Phil Robertson, da Human Rights Watch, acredita que “está claro, desde o início, que a política do governo de Mianmar, tanto no nível nacional como local, quer denegrir e destruir as realizações dos rohingyas como grupo étnico distinto. O RNDP é um dos principais protagonistas nessa guerra de identidade. O que não é uma grande surpresa, já que o Human Rights Watch descobriu que os líderes locais do RNDP estavam envolvidos ativamente no planejamento e implementação da violência étnica contra os rohingyas”.

Ele acrescentou que, apesar desse comportamento, “o governo da união continua feliz em delegar a responsabilidade de lidar com os rohingyas ao governo estadual [dominado pelo RNDP]”.

Tal prática parece indicar, no mínimo, o consentimento tácito do governo à agenda anti-rohingya do RNPD e, julgando pelo testemunho detalhado acima, talvez até mais.

Independente de quem é o verdadeiro responsável, a pergunta que permanece é: qual o propósito final desse aparente esforço de limpeza étnica contra os rohingyas? Um assassinato em massa parece improvável. É mais provável que os rohingyas sejam deixados num limbo, enquanto cada vez mais deles são cercados em acampamentos até que a desnutrição, a miséria endêmica e doenças façam aqueles com meios disponíveis deixarem o país o mais rápido possível.

Logo antes de voltar para casa, conversei com outra fonte anônima, que disse que trabalhadores de uma ONG que haviam participado recentemente de uma reunião de coordenação com o governo local, ficaram sabendo que parte ou todo o apoio aos rohingyas deve ser restringido ou finalizado, assim que o período de “reassentamento e apoio” seja formalmente encerrado. As mesmas fontes revelaram que os oficiais pretendiam estabelecer delegacias em todos os quarteirões dos acampamentos, para ficar de olho em tudo que os rohingyas fizerem.

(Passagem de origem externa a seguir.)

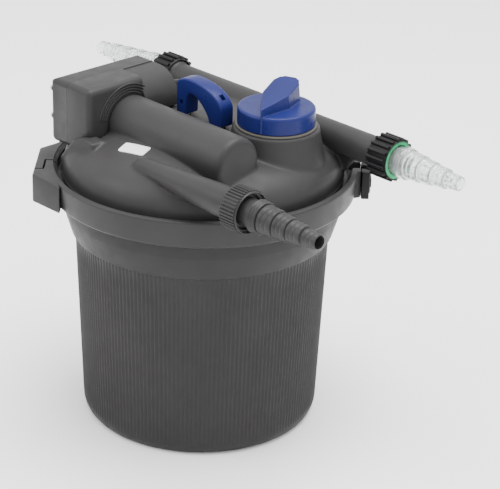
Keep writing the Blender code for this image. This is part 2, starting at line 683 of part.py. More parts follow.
def make_knob():
    """Rotary knob with its pointer wing, the valve rotor and the shaft seal."""
    axle = bpy.data.objects.new("knob_axis", None)
    axle.location = (NECK_X, NECK_Y, 0)
    bpy.context.scene.collection.objects.link(axle)
    top = KNOB_Z + SKIRT_H
    knob = turned("rotary_knob", [(0, KNOB_Z), (KNOB_R - 0.001, KNOB_Z),
                                  (KNOB_R, KNOB_Z + 0.001), (KNOB_R, top - 0.004),
                                  (KNOB_R - 0.004, top), (0, top)], BLUE, steps=40)
    along, across = Vector((1, 0)), Vector((0, 1))
    plan = [(KNOB_R - 0.0005, 0), (0.006, WING_HALF), (-0.030, WING_HALF), (-0.038, 0.008),
            (-0.038, -0.008), (-0.030, -WING_HALF), (0.006, -WING_HALF)]
    bm = bmesh.new()
    slope = (WING_END_H - WING_TIP_H) / (0.038 + KNOB_R)
    rings = []
    for low in (True, False):
        ring = []
        for p, q in plan:
            spot = along * p + across * (q * (1.0 if low else 0.82))
            rise = WING_TIP_H + slope * (KNOB_R - p)
            ring.append(bm.verts.new((spot.x, spot.y, KNOB_Z + 0.006 if low else top + rise)))
        rings.append(ring)
    bm.faces.new(rings[0][::-1])
    bm.faces.new(rings[1])
    for i in range(len(plan)):
        j = (i + 1) % len(plan)
        bm.faces.new((rings[0][i], rings[0][j], rings[1][j], rings[1][i]))
    wing = add_piece("knob_wing", bm)
    wing.rotation_euler = (0, 0, WING_ANGLE)
    join(knob, wing)
    rotor_low, rotor_high = ROTOR_SPAN
    shaft_top = KNOB_Z + 0.010
    rotor = turned("valve_rotor", [(0, rotor_low), (ROTOR_R, rotor_low), (ROTOR_R, rotor_high),
                                   (SHAFT_R, rotor_high), (SHAFT_R, shaft_top),
                                   (0, shaft_top)], BLACK, steps=24)
    port = block("rotor_port", (0.012, -0.012, rotor_low - 0.005), (0.060, 0.012,
                                                                   rotor_high - 0.006))
    cut(rotor, port)
    socket = rod("knob_socket", SHAFT_R + GAP, KNOB_Z - 0.01, shaft_top + GAP)
    cut(knob, socket)
    seal_low = NECK_TOP - LID_WALL - GAP - 0.004
    seal = tube("shaft_seal", SHAFT_R + GAP, SHAFT_R + 0.005, seal_low, seal_low + 0.004, RUBBER)
    for item in (knob, wing, rotor, port, socket, seal):
        item.parent = axle


# ---- UVC head ----

def make_head():
    """UVC housing and end cover, which sit in a pocket of the lid."""
    low, high = HEAD_LOW, HEAD_TOP
    cover = block("uvc_end_cover", (HEAD_LEFT, HEAD_FRONT, low),
                  (HEAD_SPLIT + 0.02, HEAD_BACK, high), CHARCOAL, HEAD_ROUND)
    inner_front, inner_back = HEAD_FRONT + HEAD_SIDE, HEAD_BACK - HEAD_SIDE
    cut(cover, block("cover_end", (HEAD_SPLIT - GAP, -0.2, 0.2), (0.0, 0.1, 0.5)),
        block("cover_hollow", (HEAD_LEFT + HEAD_WALL, inner_front, low + HEAD_WALL),
              (HEAD_SPLIT + 0.03, inner_back, high - HEAD_WALL)))
    housing = block("uvc_housing", (HEAD_SPLIT - 0.02, HEAD_FRONT, low),
                    (HEAD_RIGHT, HEAD_BACK, high), CHARCOAL, HEAD_ROUND)
    bulge = []
    for i in range(7):
        turn = math.pi / 2 * i / 6
        bulge.append((BULGE_START + (BULGE_END - BULGE_START) * math.sin(turn),
                      high - 0.002 - BULGE_DROP * (1 - math.cos(turn))))
    bulge += [(BULGE_END, BULGE_LOW), (BULGE_START, BULGE_LOW)]
    join(housing, prism("head_bulge", bulge, BULGE_FRONT, HEAD_BACK - 0.0005, along="Y"))
    tunnel = rod("housing_tunnel_space", TUNNEL_R + 0.0006, HEAD_RIGHT + 0.0002, 0.0, None,
                 (0, TUNNEL_Y, TUNNEL_Z), "X", 30)
    cut(housing, tunnel,
        block("housing_end", (-0.2, -0.2, 0.2), (HEAD_SPLIT, 0.1, 0.5)),
        block("housing_hollow", (HEAD_SPLIT - 0.03, inner_front, low + HEAD_WALL),
              (HEAD_RIGHT - HEAD_WALL, inner_back, high - HEAD_WALL)))
    place = (0, TUNNEL_Y, TUNNEL_Z)
    wall = HEAD_RIGHT - HEAD_WALL
    stub = turned("head_stub", [(STUB_BORE_R, wall + 0.0005), (STUB_R + 0.004, wall + 0.0005),
                                (STUB_R + 0.004, HEAD_RIGHT - 0.0005),
                                (STUB_R, HEAD_RIGHT - 0.0005), (STUB_R, SEAL_SEAT[0]),
                                (STUB_R - 0.002, SEAL_SEAT[0]), (STUB_R - 0.002, SEAL_SEAT[1]),
                                (STUB_R, SEAL_SEAT[1]), (STUB_R, STUB_END), (STUB_BORE_R, STUB_END)],
                  place=place, axis="X", steps=32)
    join(housing, stub)
    cut(housing, rod("stub_bore", STUB_BORE_R, wall - 0.002, STUB_END + 0.002, None, place,
                     "X", 32))
    tube("stub_seal", STUB_R - 0.0017, STUB_R + 0.0001, SEAL_SEAT[0] + GAP,
         SEAL_SEAT[1] - GAP, RUBBER, place, "X")
    make_head_fixings(cover, housing)


def make_head_fixings(cover, housing):
    """Cover screws, the cable gland and the holes that take them."""
    number = 0
    for y in (HEAD_FRONT + HEAD_SIDE / 2, HEAD_BACK - HEAD_SIDE / 2):
        for z in (HEAD_LOW + 0.030, HEAD_TOP - 0.014):
            number += 1
            place = (HEAD_LEFT - GAP, y, z)
            turned(f"cover_screw_{number}", [(0, -0.0022), (0.0032, -0.0022), (0.0036, 0),
                                             (SCREW_R, 0), (SCREW_R, SCREW_LONG),
                                             (0, SCREW_LONG)], STEEL, place, "X", 12)
            hole = rod(f"cover_screw_hole_{number}", SCREW_R + GAP, -0.01, SCREW_LONG + 0.001,
                       None, place, "X", 12)
            cut(cover, hole)
            cut(housing, hole)
    place = (HEAD_LEFT + 0.051, HEAD_BACK, HEAD_TOP - 0.032)
    gland = turned("cable_gland", [(0.0035, -0.012), (0.007, -0.012), (0.007, GAP),
                                   (0.011, GAP), (0.011, 0.009), (0.009, 0.012),
                                   (0.0075, 0.022), (0.0035, 0.022)], BLACK, place, "Y", 16)
    gland["fits"] = "mains lead"
    cut(housing, rod("gland_hole", 0.007 + GAP, -0.02, 0.01, None, place, "Y", 16))


def make_lamp():
    """Ballast, lamp holder, lamp, quartz sleeve, its seal and its nut."""
    ceiling = HEAD_TOP - HEAD_WALL - GAP
    block("ballast", (HEAD_LEFT + HEAD_WALL + 0.002, HEAD_FRONT + HEAD_SIDE + 0.003,
                      ceiling - 0.012),
          (HEAD_RIGHT - HEAD_WALL - 0.003, HEAD_BACK - HEAD_SIDE - 0.016, ceiling), BLACK)
    place = (0, TUNNEL_Y, TUNNEL_Z)
    wall = HEAD_RIGHT - HEAD_WALL
    turned("lamp_holder", [(0, wall - 0.008), (0.023, wall - 0.008), (0.023, wall - GAP),
                           (0.0125, wall - GAP), (0.0125, wall + 0.010), (0, wall + 0.010)],
           WHITE, place, "X", 24)
    base = wall + 0.010 + GAP
    lamp = rod("uvc_lamp", 0.0125, base, base + 0.016, WHITE, place, "X", 20)
    middle = LAMP_TUBE_R + 0.001
    for i, side in enumerate((-1, 1)):
        join(lamp, rod(f"lamp_tube_{i}", LAMP_TUBE_R, base + 0.012, LAMP_END, None,
                       (0, TUNNEL_Y + side * middle, TUNNEL_Z), "X", 12))
    join(lamp, rod("lamp_bridge", 0.003, TUNNEL_Y - middle, TUNNEL_Y + middle, None,
                   (LAMP_END - 0.008, 0, TUNNEL_Z), "Y", 8))
    inner = SLEEVE_R - SLEEVE_WALL
    mouth = wall + GAP
    turned("quartz_sleeve", [(inner, mouth), (SLEEVE_R, mouth), (SLEEVE_R, SLEEVE_END - 0.006),
                             (SLEEVE_R - 0.006, SLEEVE_END), (0, SLEEVE_END),
                             (0, SLEEVE_END - 0.003), (inner - 0.006, SLEEVE_END - 0.003),
                             (inner, SLEEVE_END - 0.008)], CLEAR, place, "X", 24)
    seal = mouth + 0.001
    tube("sleeve_seal", SLEEVE_R + GAP, STUB_BORE_R - GAP, seal, seal + 0.004, RUBBER, place,
         "X")
    nut = seal + 0.004 + GAP
    turned("sleeve_nut", [(SLEEVE_R + GAP, nut), (STUB_BORE_R - GAP, nut),
                          (STUB_BORE_R - GAP, STUB_END + GAP), (STUB_R - 0.001, STUB_END + GAP),
                          (STUB_R - 0.001, STUB_END + 0.004), (SLEEVE_R + GAP,
                                                              STUB_END + 0.004)],
           BLACK, place, "X", 24)


def main():
    """Build every piece."""
    clear_scene()
    make_canister()
    make_filter_stack()
    make_lid()
    make_lid_trim()
    make_squeeze_unit()
    make_clamp()
    make_unions()
    make_knob()
    make_head()
    make_lamp()


main()
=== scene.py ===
"""Looks of the pressurised pond filter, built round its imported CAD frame.

Everything is in metres in the frame's axes: +Z up, +X along the lamp tunnel and the pipes,
and the clamp ring closes on the -X -Y side.
"""
import json
import logging
import math
from dataclasses import dataclass
from enum import Enum

import bmesh
import bpy
from mathutils import Matrix, Vector

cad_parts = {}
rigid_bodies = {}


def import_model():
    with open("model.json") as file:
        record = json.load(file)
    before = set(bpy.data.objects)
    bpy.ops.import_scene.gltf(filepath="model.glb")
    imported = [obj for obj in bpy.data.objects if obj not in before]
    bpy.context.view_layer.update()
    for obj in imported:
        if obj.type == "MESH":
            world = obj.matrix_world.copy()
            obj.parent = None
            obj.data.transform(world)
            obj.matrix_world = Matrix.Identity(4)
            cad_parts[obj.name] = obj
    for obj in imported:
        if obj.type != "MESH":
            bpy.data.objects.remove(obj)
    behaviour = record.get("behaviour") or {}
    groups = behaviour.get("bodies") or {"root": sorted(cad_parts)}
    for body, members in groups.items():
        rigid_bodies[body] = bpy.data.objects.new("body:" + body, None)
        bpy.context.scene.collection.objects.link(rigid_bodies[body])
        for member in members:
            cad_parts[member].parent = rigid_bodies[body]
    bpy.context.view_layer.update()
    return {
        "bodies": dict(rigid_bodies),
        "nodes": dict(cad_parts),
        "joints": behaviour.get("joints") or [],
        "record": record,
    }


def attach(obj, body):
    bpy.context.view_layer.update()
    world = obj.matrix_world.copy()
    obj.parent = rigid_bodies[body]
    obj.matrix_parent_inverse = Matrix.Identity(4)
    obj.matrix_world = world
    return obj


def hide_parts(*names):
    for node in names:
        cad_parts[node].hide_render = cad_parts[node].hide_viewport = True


log = logging.getLogger("pond_filter")

Point = tuple[float, float]
Spot = tuple[float, float, float]
TURN = 2 * math.pi


class Axis(Enum):
    """The way a turned piece's own height runs in the frame."""

    UP = Matrix.Identity(4)
    RIGHT = Matrix.Rotation(math.pi / 2, 4, "Y")
    LEFT = Matrix.Rotation(-math.pi / 2, 4, "Y")
    BACK = Matrix.Rotation(-math.pi / 2, 4, "X")


class Cut(Enum):
    """What a boolean does with its operands."""

    JOIN = "UNION"
    REMOVE = "DIFFERENCE"
    KEEP = "INTERSECT"


# ---- finishes ----

class NodeBench:
    """Adds and joins the nodes of one tree."""

    tree: bpy.types.NodeTree

    def add(self, kind: str, **values: object) -> bpy.types.Node:
        """Add a node.

        Args:
            kind: The node's type.
            values: Properties of the node, or inputs by name with spaces as underscores.

        Returns:
            The new node.
        """
        node = self.tree.nodes.new(kind)
        for key, value in values.items():
            if key in node.bl_rna.properties:
                setattr(node, key, value)
            else:
                node.inputs[key.replace("_", " ")].default_value = value
        return node

    def link(self, source: bpy.types.NodeSocket, target: bpy.types.NodeSocket) -> None:
        """Join two sockets."""
        self.tree.links.new(source, target)


class NodeSheet(NodeBench):
    """Lays out the nodes of one material."""

    def __init__(self, name: str) -> None:
        """Start an empty material with an output and a Principled shader."""
        self.material = bpy.data.materials.new(name)
        self.material.use_nodes = True
        self.tree = self.material.node_tree
        self.shader = self.tree.nodes["Principled BSDF"]
        self.object_coords = self.add("ShaderNodeTexCoord").outputs["Object"]

    def noise(self, scale: float, detail: float = 3.0, stretch: Spot = (1, 1, 1)
              ) -> bpy.types.NodeSocket:
        """Noise over the piece, in the frame's metres.

        Args:
            scale: Cells per metre.
            detail: Octaves.
            stretch: Scale of each axis, for streaks.

        Returns:
            The noise's factor socket.
        """
        mapping = self.add("ShaderNodeMapping")
        mapping.inputs["Scale"].default_value = stretch
        self.link(self.object_coords, mapping.inputs["Vector"])
        node = self.add("ShaderNodeTexNoise", Scale=scale, Detail=detail)
        self.link(mapping.outputs[0], node.inputs["Vector"])
        return node.outputs["Fac"]

    def ramp(self, source: bpy.types.NodeSocket, stops: list[tuple[float, Spot]],
             target: bpy.types.NodeSocket) -> None:
        """Colour a factor through a ramp.

        Args:
            source: The factor.
            stops: Positions and their colours.
            target: Where the colour goes.
        """
        node = self.add("ShaderNodeValToRGB")
        elements = node.color_ramp.elements
        while len(elements) < len(stops):
            elements.new(0.5)
        for element, (place, colour) in zip(elements, stops):
            element.position = place
            element.color = (*colour, 1)
        self.link(source, node.inputs["Fac"])
        self.link(node.outputs["Color"], target)

    def spread(self, source: bpy.types.NodeSocket, low: float, high: float,
               target: bpy.types.NodeSocket) -> None:
        """Map a noise factor from its usual 0.3 to 0.7 onto a range of a socket."""
        node = self.add("ShaderNodeMapRange", From_Min=0.3, From_Max=0.7, To_Min=low,
                        To_Max=high)
        self.link(source, node.inputs["Value"])
        self.link(node.outputs["Result"], target)

    def bump(self, source: bpy.types.NodeSocket, depth: float, strength: float) -> None:
        """Bump the shader's normal, above any bump that it has already."""
        node = self.add("ShaderNodeBump", Distance=depth, Strength=strength)
        self.link(source, node.inputs["Height"])
        if self.shader.inputs["Normal"].links:
            self.link(self.shader.inputs["Normal"].links[0].from_socket, node.inputs["Normal"])
        self.link(node.outputs["Normal"], self.shader.inputs["Normal"])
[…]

“As restrições à entrada de jornalistas nos acampamentos foram intensificadas”, eles acrescentaram.

Algumas semanas atrás, uma mulher de 90 anos foi esfaqueada até a morte por uma gangue de Rakhine. Por enquanto, os rohingyas estão entre a cruz e a espada, com poucas chances de alívio; eles podem ficar em suas casas, correndo o risco de serem assassinados, ou fugir para os guetos, que se tornam cada dia mais cheios de doenças e perigos.